__Recorded information__:

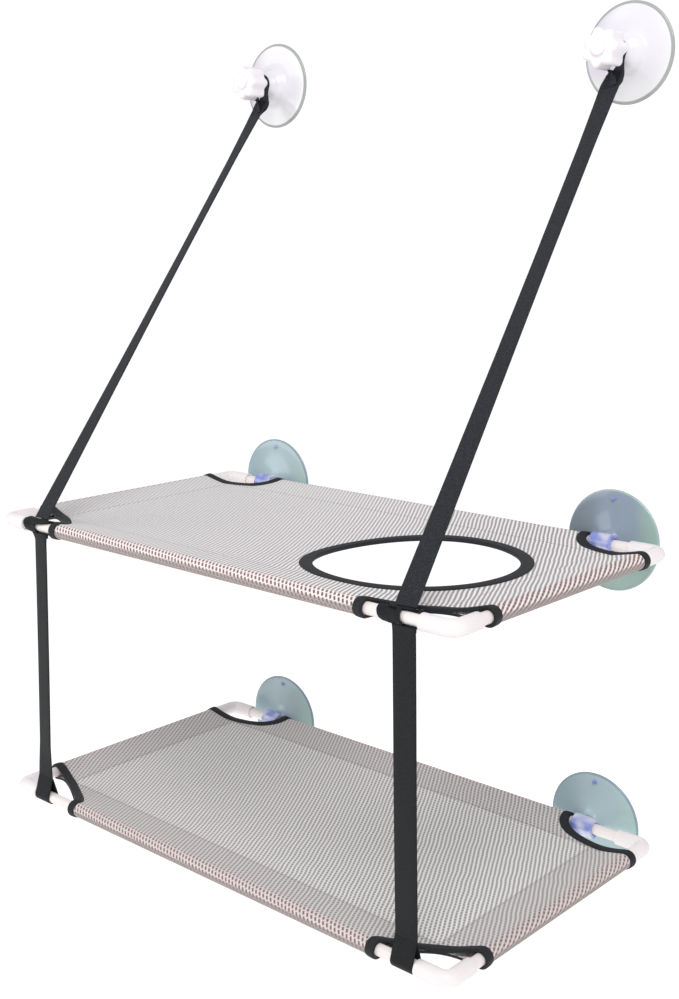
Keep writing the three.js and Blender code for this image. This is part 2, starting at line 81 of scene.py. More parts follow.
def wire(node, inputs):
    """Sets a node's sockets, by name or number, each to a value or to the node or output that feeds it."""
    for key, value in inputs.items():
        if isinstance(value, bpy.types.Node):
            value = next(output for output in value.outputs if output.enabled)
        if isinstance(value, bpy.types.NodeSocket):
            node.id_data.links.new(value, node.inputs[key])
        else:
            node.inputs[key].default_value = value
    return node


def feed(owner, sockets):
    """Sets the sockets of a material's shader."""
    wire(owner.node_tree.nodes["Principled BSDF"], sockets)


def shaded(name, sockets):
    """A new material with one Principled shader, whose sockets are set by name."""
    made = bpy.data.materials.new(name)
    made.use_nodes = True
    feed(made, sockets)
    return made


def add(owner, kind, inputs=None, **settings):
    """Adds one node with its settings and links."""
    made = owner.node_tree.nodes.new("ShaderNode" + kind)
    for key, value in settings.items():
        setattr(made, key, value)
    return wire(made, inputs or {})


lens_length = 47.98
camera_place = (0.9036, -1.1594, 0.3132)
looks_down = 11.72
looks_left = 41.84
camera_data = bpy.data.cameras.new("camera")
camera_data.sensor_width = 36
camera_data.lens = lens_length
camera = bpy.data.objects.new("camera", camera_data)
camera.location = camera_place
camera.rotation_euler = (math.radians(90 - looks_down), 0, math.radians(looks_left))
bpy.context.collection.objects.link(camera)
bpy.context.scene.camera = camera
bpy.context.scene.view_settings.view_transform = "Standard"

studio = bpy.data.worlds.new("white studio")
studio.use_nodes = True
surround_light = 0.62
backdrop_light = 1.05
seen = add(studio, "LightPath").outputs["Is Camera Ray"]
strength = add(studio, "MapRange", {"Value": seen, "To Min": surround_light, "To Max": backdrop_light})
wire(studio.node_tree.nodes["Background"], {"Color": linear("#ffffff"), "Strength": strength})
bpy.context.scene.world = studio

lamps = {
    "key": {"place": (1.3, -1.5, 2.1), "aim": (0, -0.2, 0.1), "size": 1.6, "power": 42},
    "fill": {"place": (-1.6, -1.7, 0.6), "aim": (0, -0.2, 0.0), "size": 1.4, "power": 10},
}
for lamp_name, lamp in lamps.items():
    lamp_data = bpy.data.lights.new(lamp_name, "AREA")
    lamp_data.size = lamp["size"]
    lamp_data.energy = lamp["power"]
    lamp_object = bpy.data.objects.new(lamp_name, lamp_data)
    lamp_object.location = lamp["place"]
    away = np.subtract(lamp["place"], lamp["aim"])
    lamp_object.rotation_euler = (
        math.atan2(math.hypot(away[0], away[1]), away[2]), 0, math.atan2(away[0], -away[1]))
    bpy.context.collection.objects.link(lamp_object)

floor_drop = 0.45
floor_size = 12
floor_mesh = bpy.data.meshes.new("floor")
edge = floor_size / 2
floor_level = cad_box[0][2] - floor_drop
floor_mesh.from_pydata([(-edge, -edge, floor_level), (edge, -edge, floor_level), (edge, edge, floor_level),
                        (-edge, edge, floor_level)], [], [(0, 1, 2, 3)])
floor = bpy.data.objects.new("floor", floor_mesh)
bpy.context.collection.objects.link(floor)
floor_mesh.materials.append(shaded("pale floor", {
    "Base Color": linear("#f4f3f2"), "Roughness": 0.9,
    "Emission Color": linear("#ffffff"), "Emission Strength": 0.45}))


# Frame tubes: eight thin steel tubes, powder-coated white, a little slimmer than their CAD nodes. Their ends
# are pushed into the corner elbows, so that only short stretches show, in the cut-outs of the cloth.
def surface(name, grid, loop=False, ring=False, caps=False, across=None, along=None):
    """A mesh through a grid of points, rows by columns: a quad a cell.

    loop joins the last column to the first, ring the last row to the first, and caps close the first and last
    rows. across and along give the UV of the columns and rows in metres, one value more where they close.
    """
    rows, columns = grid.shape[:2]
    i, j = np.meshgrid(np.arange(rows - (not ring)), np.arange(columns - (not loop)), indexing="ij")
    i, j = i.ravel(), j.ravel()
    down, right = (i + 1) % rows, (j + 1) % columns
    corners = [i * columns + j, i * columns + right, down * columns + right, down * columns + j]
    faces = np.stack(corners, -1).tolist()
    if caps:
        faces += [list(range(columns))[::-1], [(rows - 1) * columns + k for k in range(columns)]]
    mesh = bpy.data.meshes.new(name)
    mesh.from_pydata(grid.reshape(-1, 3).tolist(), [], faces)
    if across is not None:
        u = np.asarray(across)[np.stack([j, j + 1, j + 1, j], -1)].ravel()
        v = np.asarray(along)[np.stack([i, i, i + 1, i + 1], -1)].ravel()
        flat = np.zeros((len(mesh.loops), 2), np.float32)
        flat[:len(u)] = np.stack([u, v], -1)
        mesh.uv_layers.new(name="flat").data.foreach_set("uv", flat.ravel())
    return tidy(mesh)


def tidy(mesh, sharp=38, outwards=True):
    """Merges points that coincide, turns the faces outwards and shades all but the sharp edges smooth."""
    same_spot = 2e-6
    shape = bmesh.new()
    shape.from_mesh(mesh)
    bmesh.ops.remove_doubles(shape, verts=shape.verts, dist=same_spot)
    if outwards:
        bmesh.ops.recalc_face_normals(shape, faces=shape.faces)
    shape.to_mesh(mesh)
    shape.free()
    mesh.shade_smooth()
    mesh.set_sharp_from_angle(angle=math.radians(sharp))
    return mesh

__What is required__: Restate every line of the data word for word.

__Answer to this exercise__:
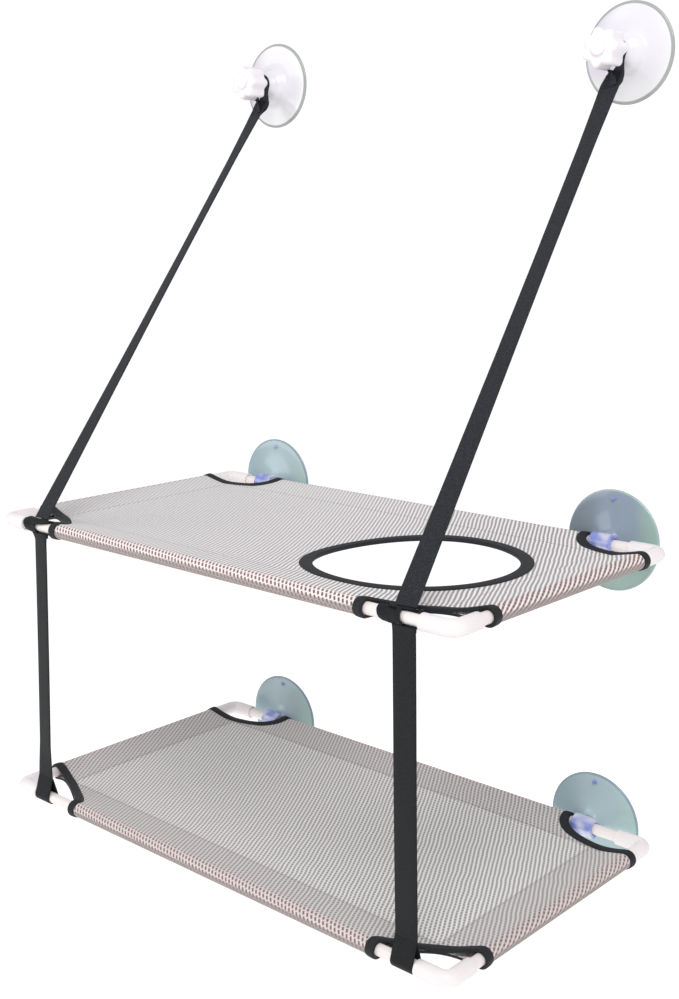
Keep writing the three.js and Blender code for this image. This is part 2, starting at line 81 of scene.py. More parts follow.
def wire(node, inputs):
    """Sets a node's sockets, by name or number, each to a value or to the node or output that feeds it."""
    for key, value in inputs.items():
        if isinstance(value, bpy.types.Node):
            value = next(output for output in value.outputs if output.enabled)
        if isinstance(value, bpy.types.NodeSocket):
            node.id_data.links.new(value, node.inputs[key])
        else:
            node.inputs[key].default_value = value
    return node


def feed(owner, sockets):
    """Sets the sockets of a material's shader."""
    wire(owner.node_tree.nodes["Principled BSDF"], sockets)


def shaded(name, sockets):
    """A new material with one Principled shader, whose sockets are set by name."""
    made = bpy.data.materials.new(name)
    made.use_nodes = True
    feed(made, sockets)
    return made


def add(owner, kind, inputs=None, **settings):
    """Adds one node with its settings and links."""
    made = owner.node_tree.nodes.new("ShaderNode" + kind)
    for key, value in settings.items():
        setattr(made, key, value)
    return wire(made, inputs or {})


lens_length = 47.98
camera_place = (0.9036, -1.1594, 0.3132)
looks_down = 11.72
looks_left = 41.84
camera_data = bpy.data.cameras.new("camera")
camera_data.sensor_width = 36
camera_data.lens = lens_length
camera = bpy.data.objects.new("camera", camera_data)
camera.location = camera_place
camera.rotation_euler = (math.radians(90 - looks_down), 0, math.radians(looks_left))
bpy.context.collection.objects.link(camera)
bpy.context.scene.camera = camera
bpy.context.scene.view_settings.view_transform = "Standard"

studio = bpy.data.worlds.new("white studio")
studio.use_nodes = True
surround_light = 0.62
backdrop_light = 1.05
seen = add(studio, "LightPath").outputs["Is Camera Ray"]
strength = add(studio, "MapRange", {"Value": seen, "To Min": surround_light, "To Max": backdrop_light})
wire(studio.node_tree.nodes["Background"], {"Color": linear("#ffffff"), "Strength": strength})
bpy.context.scene.world = studio

lamps = {
    "key": {"place": (1.3, -1.5, 2.1), "aim": (0, -0.2, 0.1), "size": 1.6, "power": 42},
    "fill": {"place": (-1.6, -1.7, 0.6), "aim": (0, -0.2, 0.0), "size": 1.4, "power": 10},
}
for lamp_name, lamp in lamps.items():
    lamp_data = bpy.data.lights.new(lamp_name, "AREA")
    lamp_data.size = lamp["size"]
    lamp_data.energy = lamp["power"]
    lamp_object = bpy.data.objects.new(lamp_name, lamp_data)
    lamp_object.location = lamp["place"]
    away = np.subtract(lamp["place"], lamp["aim"])
    lamp_object.rotation_euler = (
        math.atan2(math.hypot(away[0], away[1]), away[2]), 0, math.atan2(away[0], -away[1]))
    bpy.context.collection.objects.link(lamp_object)

floor_drop = 0.45
floor_size = 12
floor_mesh = bpy.data.meshes.new("floor")
edge = floor_size / 2
floor_level = cad_box[0][2] - floor_drop
floor_mesh.from_pydata([(-edge, -edge, floor_level), (edge, -edge, floor_level), (edge, edge, floor_level),
                        (-edge, edge, floor_level)], [], [(0, 1, 2, 3)])
floor = bpy.data.objects.new("floor", floor_mesh)
bpy.context.collection.objects.link(floor)
floor_mesh.materials.append(shaded("pale floor", {
    "Base Color": linear("#f4f3f2"), "Roughness": 0.9,
    "Emission Color": linear("#ffffff"), "Emission Strength": 0.45}))


# Frame tubes: eight thin steel tubes, powder-coated white, a little slimmer than their CAD nodes. Their ends
# are pushed into the corner elbows, so that only short stretches show, in the cut-outs of the cloth.
def surface(name, grid, loop=False, ring=False, caps=False, across=None, along=None):
    """A mesh through a grid of points, rows by columns: a quad a cell.

    loop joins the last column to the first, ring the last row to the first, and caps close the first and last
    rows. across and along give the UV of the columns and rows in metres, one value more where they close.
    """
    rows, columns = grid.shape[:2]
    i, j = np.meshgrid(np.arange(rows - (not ring)), np.arange(columns - (not loop)), indexing="ij")
    i, j = i.ravel(), j.ravel()
    down, right = (i + 1) % rows, (j + 1) % columns
    corners = [i * columns + j, i * columns + right, down * columns + right, down * columns + j]
    faces = np.stack(corners, -1).tolist()
    if caps:
        faces += [list(range(columns))[::-1], [(rows - 1) * columns + k for k in range(columns)]]
    mesh = bpy.data.meshes.new(name)
    mesh.from_pydata(grid.reshape(-1, 3).tolist(), [], faces)
    if across is not None:
        u = np.asarray(across)[np.stack([j, j + 1, j + 1, j], -1)].ravel()
        v = np.asarray(along)[np.stack([i, i, i + 1, i + 1], -1)].ravel()
        flat = np.zeros((len(mesh.loops), 2), np.float32)
        flat[:len(u)] = np.stack([u, v], -1)
        mesh.uv_layers.new(name="flat").data.foreach_set("uv", flat.ravel())
    return tidy(mesh)


def tidy(mesh, sharp=38, outwards=True):
    """Merges points that coincide, turns the faces outwards and shades all but the sharp edges smooth."""
    same_spot = 2e-6
    shape = bmesh.new()
    shape.from_mesh(mesh)
    bmesh.ops.remove_doubles(shape, verts=shape.verts, dist=same_spot)
    if outwards:
        bmesh.ops.recalc_face_normals(shape, faces=shape.faces)
    shape.to_mesh(mesh)
    shape.free()
    mesh.shade_smooth()
    mesh.set_sharp_from_angle(angle=math.radians(sharp))
    return mesh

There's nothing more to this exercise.